Jenkins beamed while holding up his new red No. 17 Niners jersey. When asked why that number after wearing No. 8, he quipped, “Seven plus one is eight.”
The talented wideout made quite an impression on Day 1 for more than his large hands. He was spiffy from head to toe in a dark pinstripe suit, lavender button-up dress shirt and matching diamond-patterned tie, accessorized by a pair of sparkly diamond studs in his ears.
“This is tailored. I didn’t buy it, it was free, you know?” Jenkins said, chuckling.
Jenkins flew to San Francisco on a 6 a.m. flight Friday, and had yet to sleep at all when he arrived at team headquarters for a day he had been waiting for all his life. He watched a movie on the plane “still with jitters in my stomach,” then immediately started talking football with his new teammates and coaches.
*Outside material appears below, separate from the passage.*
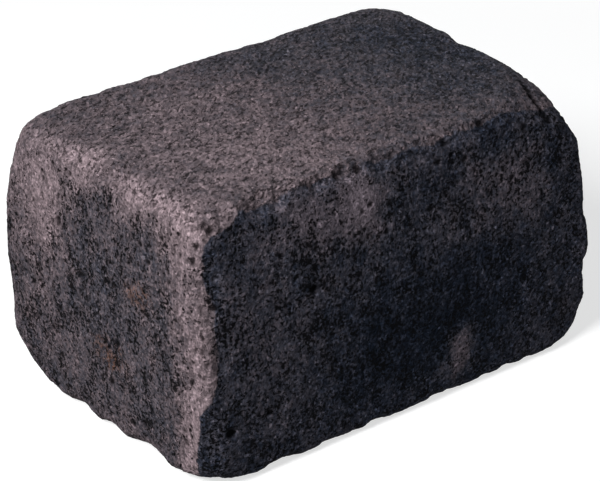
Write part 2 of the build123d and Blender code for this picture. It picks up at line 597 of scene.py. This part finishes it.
def patchwork(g, place, patches):
    """The tones of the patches about a place, laid over each other."""
    total = 0.0
    for patch in patches:
        from_middle = g.vector("SUBTRACT", place, (patch.x, patch.y, patch.z))
        inside = g.vector("LENGTH", g.vector("DIVIDE", from_middle, (patch.rx, patch.ry, patch.rz)))
        total = g.value(inside).ramp(1.3, 0.1) * patch.tone + total
    return total


def shadowed(g, place, struck, rugged, on_top, hollow):
    """Where shadow is painted, and where the bump sinks: 1 inside pits, voids, pores and the crevices
    of the top, 0 on the skin.
    """
    cluster = g.noise(place, 8.0, 2.0, 0.6, (1, 1, 1.8))
    pits = g.noise(struck, 1.65, 3.0, 0.65) - 0.34 + rugged * 0.24 + cluster * (0.14 + rugged * 0.3)
    crevices = g.noise(struck, 1.5, 3.0, 0.65, (1.5, 1, 1)) - 0.13
    voids = g.noise(place, 3.4, 4.0, 0.7, (1, 1, 1.4)) - 0.42 + rugged * 0.2 + cluster * 0.1
    pores = g.pores(place, 4.5, 0.4, 0.5, 1.1) * (1.0 - on_top * 0.6)
    lines = crevices.ramp(0.0, 0.09) * on_top * 0.8
    open_holes = pits.ramp(0.0, 0.07).larger(voids.ramp(0.0, 0.08))
    return open_holes.larger(lines).larger(pores).larger(hollow)


def concrete_material(colours):
    """Two-colour dry-cast concrete: stains, worn pale sand, grains, rust specks, and shadow painted
    into its pores, pits and crevices.
    """
    material = bpy.data.materials.new("concrete")
    g = cleared_graph(material)
    place = g.vector("SCALE", g.node("ShaderNodeTexCoord").outputs["Object"], scale=1 / MM)
    wear = g.value(g.node("ShaderNodeAttribute", {"attribute_name": "wear"}).outputs["Fac"])
    # the depth in a hole from the relief, by which shadow is painted into the holes below
    hollow = g.value(g.node("ShaderNodeAttribute", {"attribute_name": "hollow"}).outputs["Fac"])
    warped = wandering(g, place)
    struck = g.struck(place)
    front = g.front(place)
    _, _, z = g.parts(place)
    on_top = g.on_top(z)

    # how pale the concrete is, where it is rugged and where it is dark
    cloud = g.noise(place, 50.0, 3.0) * 0.16 + g.noise(place, 9.0, 4.0, 0.65, (1, 1, 1.8)) * 0.32
    tone = cloud + PLAIN_TONE + patchwork(g, warped, END_AND_TOP_PATCHES) * (1.0 - front)
    tone = tone + (patchwork(g, warped, FRONT_PATCHES) + FRONT_TONE) * front
    tone = tone + wear * 0.12 * (1.0 - front)
    worn = tone.ramp(0.5, 0.9)
    rugged = (1.0 - on_top) * (1.0 - worn * 0.8)
    tone = tone + rugged * (0.08 - front * 0.02)
    dark = tone.ramp(0.5, 0.2)

    # colour: stains, rust and the cool cast
    _, own = g.cells(struck, 1.2)
    fine = g.noise(struck, 1.1, 2.0, 0.6)
    mottle = g.noise(struck, 3.0, 3.0, 0.65)
    tone = tone + (own[2] - 0.5) * 0.2 + mottle * (0.24 - on_top * 0.1)
    stained = g.node(
        "ShaderNodeValToRGB",
        {"stops": [
            (0.0, colours.blackest), (0.2, colours.charcoal), (0.42, colours.grey),
            (0.68, colours.heather), (1.0, colours.pale),
        ]},
        {"Fac": tone},
    ).outputs["Color"]
    rusting = patchwork(g, warped, RUST_SPOTS) * g.noise(place, 2.4, 3.0, 0.7).ramp(-0.12, 0.15)
    rusty = g.mixed(rusting * 0.85, stained, (*colours.rust, 1.0))
    cooled = g.mixed(front, rusty, COOL_CAST, "MULTIPLY")

    # light and dark of the grains, and the shadow painted in the holes
    streaks = g.drag_band(place) * g.drag_streaks(place)
    grain = (own[0] - 0.5) * (0.75 + dark * 0.75) + 1.0
    grain = grain * (1.0 + fine * (0.8 + dark * 0.6)) * (1.0 + mottle * (0.5 - on_top * 0.3))
    grain = grain * (1.0 + own[1].ramp(0.9, 0.94) * (0.4 + dark * 0.5)) * (1.0 + streaks * 0.7)
    holes = shadowed(g, place, struck, rugged, on_top, hollow)
    # the grain's own light and dark, times the shadow painted into the holes
    grain_and_painted_shadow = grain * (1.05 + rugged * 0.1 + on_top * 0.1) * (1.0 - holes * PAINTED_HOLE_SHADOW)

    bump_height = own[0] * 0.3 + fine * 0.5 + mottle * 0.8 + streaks - holes * 1.9
    bump = g.node("ShaderNodeBump", None, {
        "Strength": 1.0, "Distance": GRAIN_BUMP, "Height": bump_height * (1.0 + on_top * 0.4)
    })
    surface = g.node("ShaderNodeBsdfPrincipled", None, {
        "Base Color": g.vector("SCALE", cooled, scale=grain_and_painted_shadow), "Roughness": 0.86 + fine * 0.08,
        "Specular IOR Level": DRY_SHINE, "Normal": bump.outputs["Normal"],
    })
    end = g.node("ShaderNodeOutputMaterial")
    g.feed(end.inputs["Surface"], surface.outputs[0])
    return material


def cast_copy():
    """A welded copy of the block's own mesh, for the relief to be pressed into."""
    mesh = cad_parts[NODE].data.copy()
    mesh.name = "dressed_block"
    mesh.materials.clear()
    block = bpy.data.objects.new("dressed_block", mesh)
    bpy.context.scene.collection.objects.link(block)
    weld = block.modifiers.new("weld", "WELD")
    weld.merge_threshold = 0.01 * MM
    return block


def press_relief(block, relief, material):
    """Gives the block its fine mesh and its relief, and leaves it a plain mesh."""
    step = block.modifiers.new("fine_mesh", "REMESH")
    step.mode = "VOXEL"
    step.voxel_size = relief.mesh_step
    step.use_smooth_shade = True
    tree, sockets, finish = relief_tree()
    pressing = block.modifiers.new("relief", "NODES")
    pressing.node_group = tree
    for name, value in (
        ("Wave", relief.wave), ("Lump", relief.lump), ("Crumble", relief.crumble),
        ("Notch", relief.notch), ("Grain", relief.grain), ("Pore", relief.pore),
    ):
        pressing[sockets[name].identifier] = value
    pressing[finish.identifier] = material
    fine = bpy.data.meshes.new_from_object(
        block.evaluated_get(bpy.context.evaluated_depsgraph_get())
    )
    block.modifiers.clear()
    block.data = fine
    thin = block.modifiers.new("thin", "DECIMATE")
    thin.ratio = min(1.0, relief.triangles / (2 * len(fine.polygons)))
    thinned = bpy.data.meshes.new_from_object(
        block.evaluated_get(bpy.context.evaluated_depsgraph_get())
    )
    block.modifiers.clear()
    block.data = thinned
    block.data.name = "dressed_block"


class WALLBLOCK_OT_body(bpy.types.Operator):
    """Make the dressed concrete block"""

    bl_idname = "wallblock.body"
    bl_label = "Make the Block"

    def execute(self, context):
        scene = context.scene
        material = concrete_material(scene.wallblock_concrete)
        block = cast_copy()
        press_relief(block, scene.wallblock_relief, material)
        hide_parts(NODE)
        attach(block, "root")
        return {"FINISHED"}


def camera_axes():
    """The camera's right, up and back directions, turned by its roll."""
    azimuth, elevation, roll = (math.radians(a) for a in (VIEW_AZIMUTH, VIEW_ELEVATION, VIEW_ROLL))
    level = math.cos(elevation)
    back = Vector((math.sin(azimuth) * level, -math.cos(azimuth) * level, math.sin(elevation)))
    right = Vector((math.cos(azimuth), math.sin(azimuth), 0))
    up = back.cross(right)
    rolled_right = right * math.cos(roll) + up * math.sin(roll)
    rolled_up = up * math.cos(roll) - right * math.sin(roll)
    return rolled_right, rolled_up, back


def add_camera(scene):
    """The camera that took the photograph."""
    right, up, back = camera_axes()
    data = bpy.data.cameras.new("camera")
    data.sensor_width = SENSOR_WIDTH_MM
    data.lens = FOCAL_PX * SENSOR_WIDTH_MM / PHOTO_WIDTH_PX
    data.clip_start = CLIP_START
    camera = bpy.data.objects.new("camera", data)
    place = VIEW_TARGET + back * VIEW_DISTANCE + right * VIEW_ASIDE[0] + up * VIEW_ASIDE[1]
    camera.matrix_world = Matrix.Translation(place) @ Matrix((right, up, back)).transposed().to_4x4()
    scene.collection.objects.link(camera)
    scene.camera = camera


def add_lamp(scene, lamp):
    """A soft square lamp that looks at the block's middle."""
    data = bpy.data.lights.new(lamp.name, "AREA")
    data.shape = "SQUARE"
    data.size = lamp.side
    data.energy = lamp.watts
    data.color = lamp.colour
    made = bpy.data.objects.new(lamp.name, data)
    place = Vector(lamp.place)
    turn = (LAMP_AIM - place).to_track_quat("-Z", "Y").to_matrix().to_4x4()
    made.matrix_world = Matrix.Translation(place) @ turn
    scene.collection.objects.link(made)


def floor_material():
    """A pale floor that the camera sees nearly white, and that throws little light back."""
    material = bpy.data.materials.new("floor")
    g = cleared_graph(material)
    away = g.value(g.vector("LENGTH", g.node("ShaderNodeTexCoord").outputs["Object"]))
    pale = g.node("ShaderNodeBsdfPrincipled", None, {
        "Base Color": FLOOR_SEEN, "Roughness": 1.0, "Specular IOR Level": 0.0,
        "Emission Color": WHITE, "Emission Strength": FLOOR_GLOW,
    })
    dull = g.node("ShaderNodeBsdfDiffuse", None, {"Color": FLOOR_LIT})
    white = g.node("ShaderNodeEmission", None, {"Color": WHITE, "Strength": 1.0})
    faded = g.node("ShaderNodeMixShader", None, {
        0: away.ramp(*FLOOR_FADES), 1: pale.outputs[0], 2: white.outputs[0]
    })
    both = g.node("ShaderNodeMixShader", None, {0: g.seen(), 1: dull.outputs[0], 2: faded.outputs[0]})
    end = g.node("ShaderNodeOutputMaterial")
    g.feed(end.inputs["Surface"], both.outputs[0])
    return material


def add_floor():
    """The round floor that keeps the block's shadow."""
    bpy.ops.mesh.primitive_circle_add(vertices=96, radius=FLOOR_RADIUS, fill_type="NGON")
    floor = bpy.context.object
    floor.name = "floor"
    floor.data.materials.append(floor_material())


def light_world(scene):
    """A plain room that fills the shadows, white where the camera looks past the floor."""
    world = bpy.data.worlds.new("room")
    g = cleared_graph(world)
    fill = g.node("ShaderNodeBackground", None, {"Color": ROOM_COLOUR, "Strength": ROOM_STRENGTH})
    white = g.node("ShaderNodeBackground", None, {"Color": WHITE, "Strength": 1.0})
    both = g.node("ShaderNodeMixShader", None, {0: g.seen(), 1: fill.outputs[0], 2: white.outputs[0]})
    end = g.node("ShaderNodeOutputWorld")
    g.feed(end.inputs["Surface"], both.outputs[0])
    scene.world = world


class WALLBLOCK_OT_stage(bpy.types.Operator):
    """Set the camera, the lamps and the floor"""

    bl_idname = "wallblock.stage"
    bl_label = "Set the Stage"

    def execute(self, context):
        scene = context.scene
        scene.view_settings.view_transform = "Standard"
        add_camera(scene)
        for lamp in LAMPS:
            add_lamp(scene, lamp)
        add_floor()
        light_world(scene)
        return {"FINISHED"}


class WALLBLOCK_PT_panel(bpy.types.Panel):
    """Sizes, colours and buttons of the wall block"""

    bl_idname = "WALLBLOCK_PT_panel"
    bl_label = "Wall Block"
    bl_space_type = "VIEW_3D"
    bl_region_type = "UI"
    bl_category = "Wall Block"

    def draw(self, context):
        for settings in (context.scene.wallblock_relief, context.scene.wallblock_concrete):
            for name in settings.__annotations__:
                self.layout.prop(settings, name)
        self.layout.operator("wallblock.body")
        self.layout.operator("wallblock.stage")


CLASSES = (ReliefSettings, ConcreteSettings, WALLBLOCK_OT_body, WALLBLOCK_OT_stage, WALLBLOCK_PT_panel)


def register():
    for each in CLASSES:
        bpy.utils.register_class(each)
    bpy.types.Scene.wallblock_relief = PointerProperty(type=ReliefSettings)
    bpy.types.Scene.wallblock_concrete = PointerProperty(type=ConcreteSettings)


def unregister():
    del bpy.types.Scene.wallblock_concrete
    del bpy.types.Scene.wallblock_relief
    for each in reversed(CLASSES):
        bpy.utils.unregister_class(each)


def main():
    register()
    bpy.ops.wallblock.body()
    bpy.ops.wallblock.stage()


if __name__ == "__main__":
    main()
He spoke with fellow receiver and return man Ted Ginn Jr. among others.
The 6-foot, 192-pound Jenkins – those hands measure 9½ inches thumb to pinkie – had 90 catches for 1,276 yards and eight touchdowns in his senior season for the Fighting Illini and led the Big Ten Conference with an average of 6.92 receptions per game. He caught 19 TD passes during his four-year college career.
James also was a prolific playmaker at Oregon, where he put up phenomenal numbers the past three seasons as one of the nation’s leading rushers. James had consecutive seasons of 1,546, 1,731 and last year 1,805 rushing yards while averaging 6.6 yards per carry during his college career.
He also caught 51 passes out of the backfield and occasionally returned kicks. James averaged 160.24 all-purpose yards and scored 58 touchdowns in his 37 college games before leaving Oregon after his All-American junior season.
“The one thing you notice about him is he’s a playmaker,” Baalke said. “He’s done it against the very best in college football on a consistent basis, which is hard to do. He’s a guy that’s been able to run between the tackles, get on the edges, make plays consistently whether it’s coming out of the backfield as a receiver or running the football inside or outside. When you get the ball in his hands, he can make plays.”
And now the 49ers have two more young talents that can do that as they work to add firepower to their offense and take it to the next level.
“I think you’re always looking to get more explosive on offense,” Baalke said. “Part of the game is scoring touchdowns. This isn’t an indictment on the players that we had. This was an opportunity to add a very good football player to the 49ers and create more competition. What we’ve tried to do is add speed and explosiveness to this offense, to this football team, and with these two picks we’ve done that.”